Data segment =>
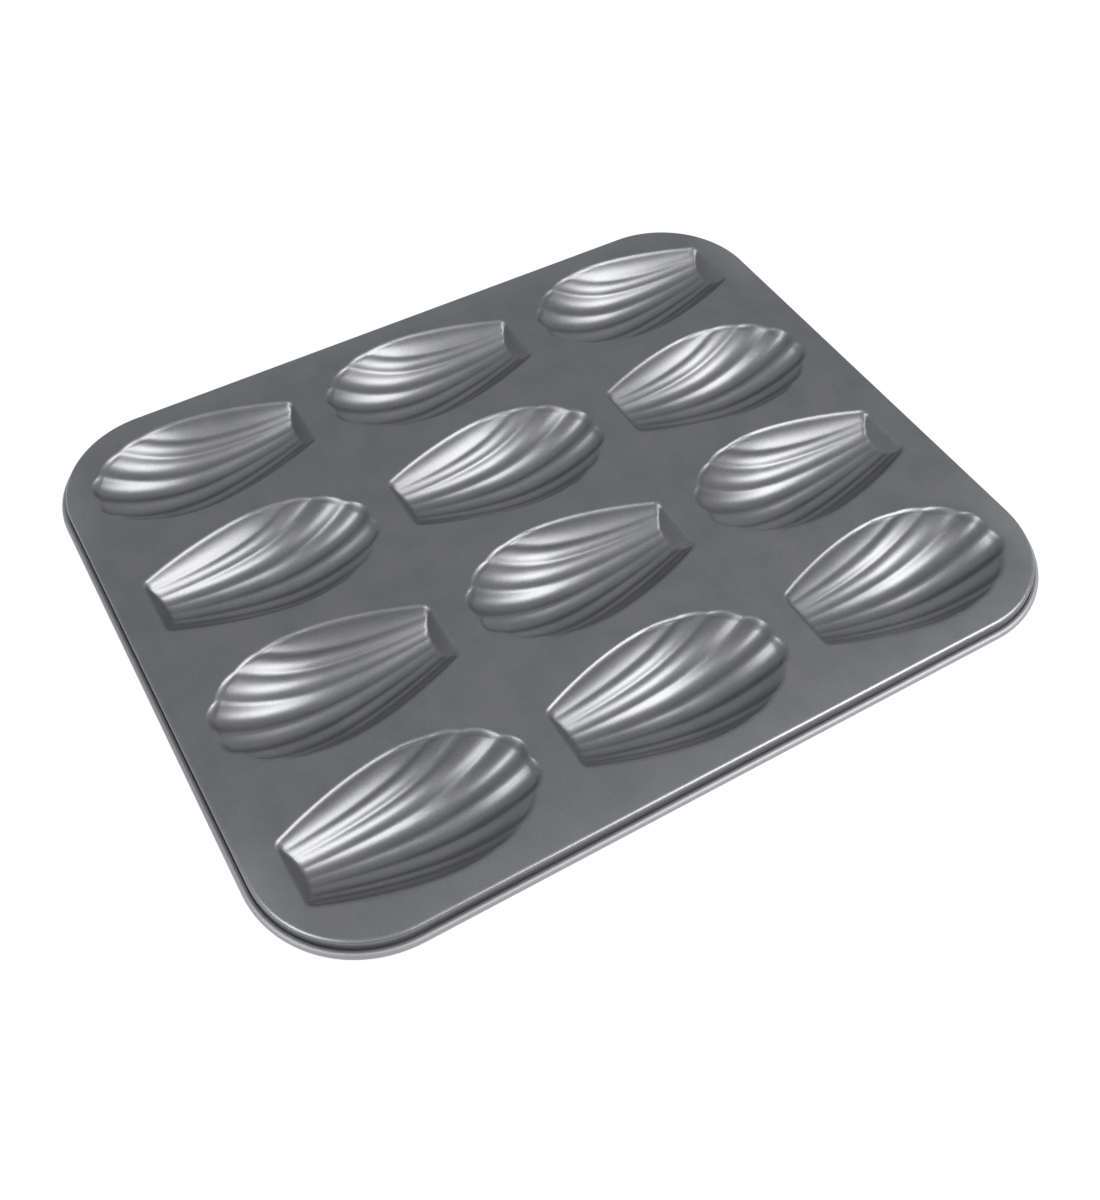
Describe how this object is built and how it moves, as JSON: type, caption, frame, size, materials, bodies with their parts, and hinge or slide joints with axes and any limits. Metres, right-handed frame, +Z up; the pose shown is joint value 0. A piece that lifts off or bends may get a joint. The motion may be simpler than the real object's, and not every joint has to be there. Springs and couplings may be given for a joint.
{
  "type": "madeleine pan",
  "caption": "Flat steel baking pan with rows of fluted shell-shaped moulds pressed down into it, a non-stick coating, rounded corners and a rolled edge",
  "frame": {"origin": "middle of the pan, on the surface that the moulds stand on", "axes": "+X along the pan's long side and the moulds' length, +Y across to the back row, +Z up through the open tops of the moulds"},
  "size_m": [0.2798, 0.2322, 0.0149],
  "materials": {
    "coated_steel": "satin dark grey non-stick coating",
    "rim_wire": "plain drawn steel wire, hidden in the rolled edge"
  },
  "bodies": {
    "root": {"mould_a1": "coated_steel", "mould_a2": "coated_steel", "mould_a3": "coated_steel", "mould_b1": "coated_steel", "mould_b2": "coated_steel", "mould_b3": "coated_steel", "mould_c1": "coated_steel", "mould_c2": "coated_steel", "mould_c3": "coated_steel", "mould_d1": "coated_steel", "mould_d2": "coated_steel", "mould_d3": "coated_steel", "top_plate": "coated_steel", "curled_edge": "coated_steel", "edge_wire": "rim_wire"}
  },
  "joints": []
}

Prompt => Reproduce the material above exactly; please quote every line of it.

Result for this exercise =>
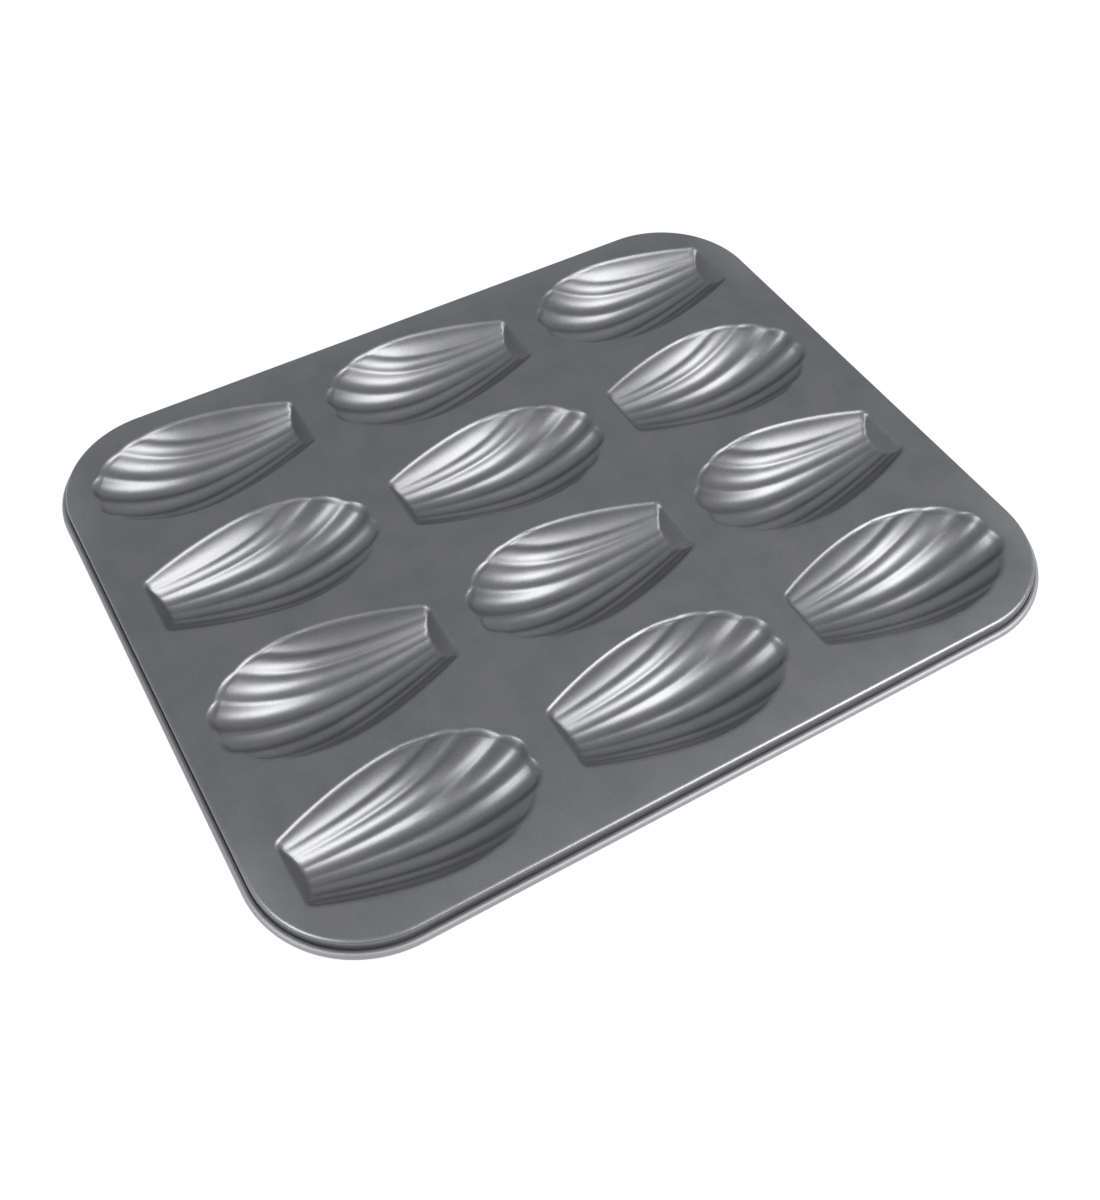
Describe how this object is built and how it moves, as JSON: type, caption, frame, size, materials, bodies with their parts, and hinge or slide joints with axes and any limits. Metres, right-handed frame, +Z up; the pose shown is joint value 0. A piece that lifts off or bends may get a joint. The motion may be simpler than the real object's, and not every joint has to be there. Springs and couplings may be given for a joint.
{
  "type": "madeleine pan",
  "caption": "Flat steel baking pan with rows of fluted shell-shaped moulds pressed down into it, a non-stick coating, rounded corners and a rolled edge",
  "frame": {"origin": "middle of the pan, on the surface that the moulds stand on", "axes": "+X along the pan's long side and the moulds' length, +Y across to the back row, +Z up through the open tops of the moulds"},
  "size_m": [0.2798, 0.2322, 0.0149],
  "materials": {
    "coated_steel": "satin dark grey non-stick coating",
    "rim_wire": "plain drawn steel wire, hidden in the rolled edge"
  },
  "bodies": {
    "root": {"mould_a1": "coated_steel", "mould_a2": "coated_steel", "mould_a3": "coated_steel", "mould_b1": "coated_steel", "mould_b2": "coated_steel", "mould_b3": "coated_steel", "mould_c1": "coated_steel", "mould_c2": "coated_steel", "mould_c3": "coated_steel", "mould_d1": "coated_steel", "mould_d2": "coated_steel", "mould_d3": "coated_steel", "top_plate": "coated_steel", "curled_edge": "coated_steel", "edge_wire": "rim_wire"}
  },
  "joints": []
}